# [YOUR TASK]
Print every record below exactly as written.
_____
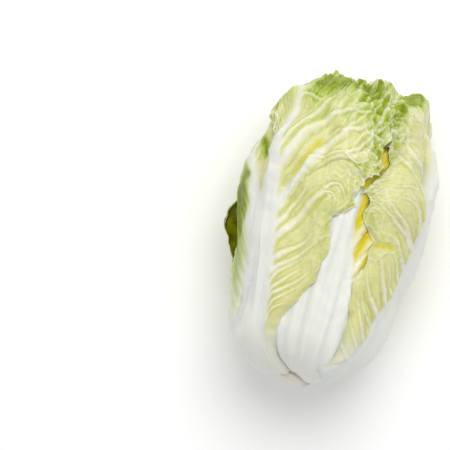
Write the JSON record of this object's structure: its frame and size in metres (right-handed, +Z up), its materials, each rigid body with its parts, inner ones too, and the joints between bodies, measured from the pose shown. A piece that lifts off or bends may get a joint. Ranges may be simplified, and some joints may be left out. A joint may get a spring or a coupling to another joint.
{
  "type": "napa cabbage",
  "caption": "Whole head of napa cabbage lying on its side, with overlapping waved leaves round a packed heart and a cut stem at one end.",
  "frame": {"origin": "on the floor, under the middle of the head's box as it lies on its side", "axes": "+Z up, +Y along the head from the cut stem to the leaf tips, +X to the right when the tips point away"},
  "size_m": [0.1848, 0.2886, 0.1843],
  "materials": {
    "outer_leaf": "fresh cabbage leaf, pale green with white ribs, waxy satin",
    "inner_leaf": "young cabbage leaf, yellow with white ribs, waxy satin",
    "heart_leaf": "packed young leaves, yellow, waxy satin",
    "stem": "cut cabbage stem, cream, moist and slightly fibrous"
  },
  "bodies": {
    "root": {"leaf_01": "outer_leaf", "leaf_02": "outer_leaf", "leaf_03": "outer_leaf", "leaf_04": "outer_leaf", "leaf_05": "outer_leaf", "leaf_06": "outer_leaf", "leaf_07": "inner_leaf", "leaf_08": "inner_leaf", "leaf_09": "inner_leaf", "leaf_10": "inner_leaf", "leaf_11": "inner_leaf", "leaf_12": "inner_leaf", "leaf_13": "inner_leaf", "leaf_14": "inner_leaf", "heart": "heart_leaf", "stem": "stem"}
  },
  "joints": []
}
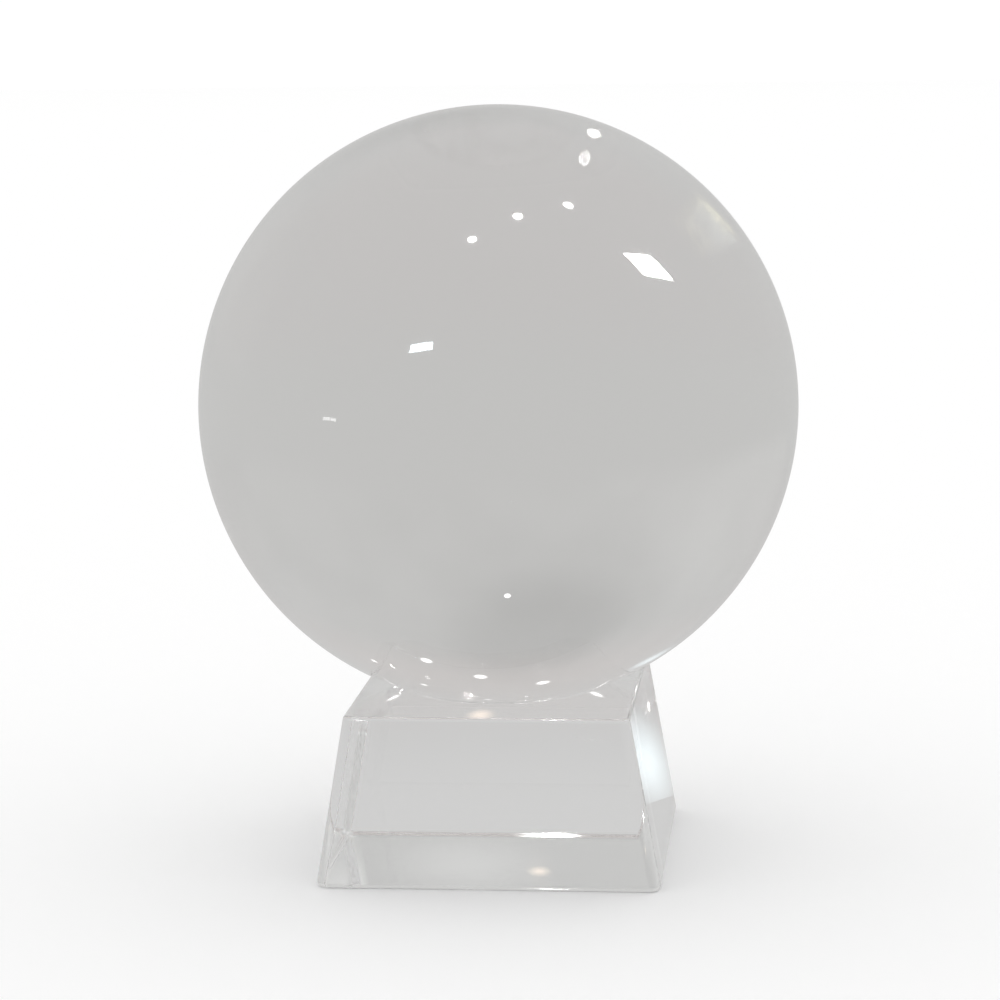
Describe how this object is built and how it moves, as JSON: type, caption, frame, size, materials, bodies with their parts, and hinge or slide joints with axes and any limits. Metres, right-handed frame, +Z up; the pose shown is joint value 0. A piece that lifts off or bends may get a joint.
_____
# [ANSWER BELOW]
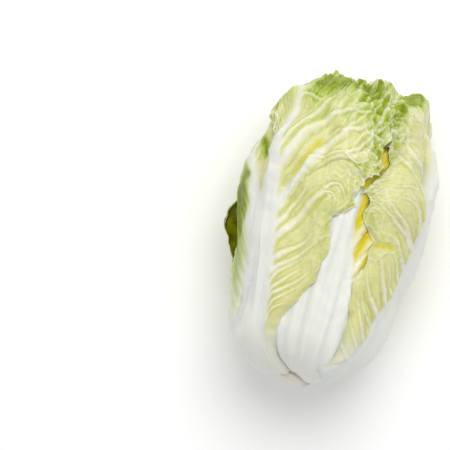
Write the JSON record of this object's structure: its frame and size in metres (right-handed, +Z up), its materials, each rigid body with its parts, inner ones too, and the joints between bodies, measured from the pose shown. A piece that lifts off or bends may get a joint. Ranges may be simplified, and some joints may be left out. A joint may get a spring or a coupling to another joint.
{
  "type": "napa cabbage",
  "caption": "Whole head of napa cabbage lying on its side, with overlapping waved leaves round a packed heart and a cut stem at one end.",
  "frame": {"origin": "on the floor, under the middle of the head's box as it lies on its side", "axes": "+Z up, +Y along the head from the cut stem to the leaf tips, +X to the right when the tips point away"},
  "size_m": [0.1848, 0.2886, 0.1843],
  "materials": {
    "outer_leaf": "fresh cabbage leaf, pale green with white ribs, waxy satin",
    "inner_leaf": "young cabbage leaf, yellow with white ribs, waxy satin",
    "heart_leaf": "packed young leaves, yellow, waxy satin",
    "stem": "cut cabbage stem, cream, moist and slightly fibrous"
  },
  "bodies": {
    "root": {"leaf_01": "outer_leaf", "leaf_02": "outer_leaf", "leaf_03": "outer_leaf", "leaf_04": "outer_leaf", "leaf_05": "outer_leaf", "leaf_06": "outer_leaf", "leaf_07": "inner_leaf", "leaf_08": "inner_leaf", "leaf_09": "inner_leaf", "leaf_10": "inner_leaf", "leaf_11": "inner_leaf", "leaf_12": "inner_leaf", "leaf_13": "inner_leaf", "leaf_14": "inner_leaf", "heart": "heart_leaf", "stem": "stem"}
  },
  "joints": []
}
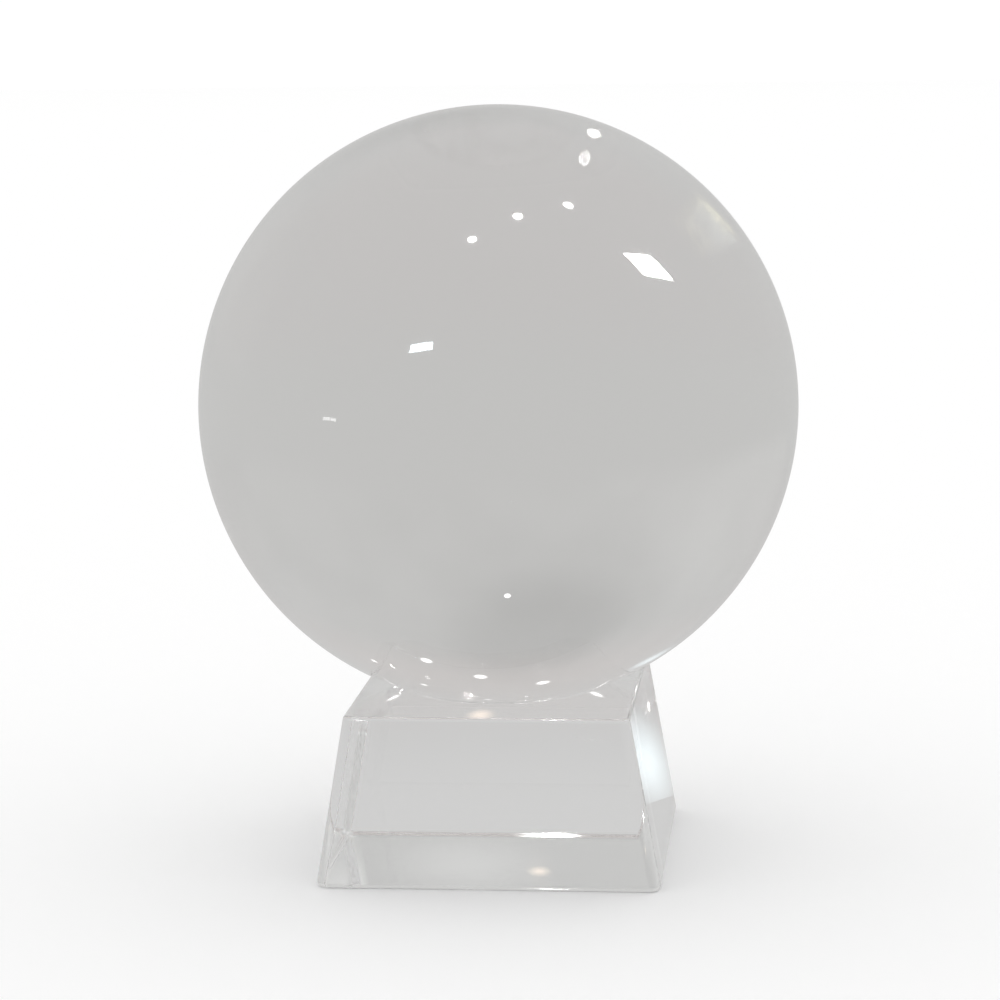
Describe how this object is built and how it moves, as JSON: type, caption, frame, size, materials, bodies with their parts, and hinge or slide joints with axes and any limits. Metres, right-handed frame, +Z up; the pose shown is joint value 0. A piece that lifts off or bends may get a joint.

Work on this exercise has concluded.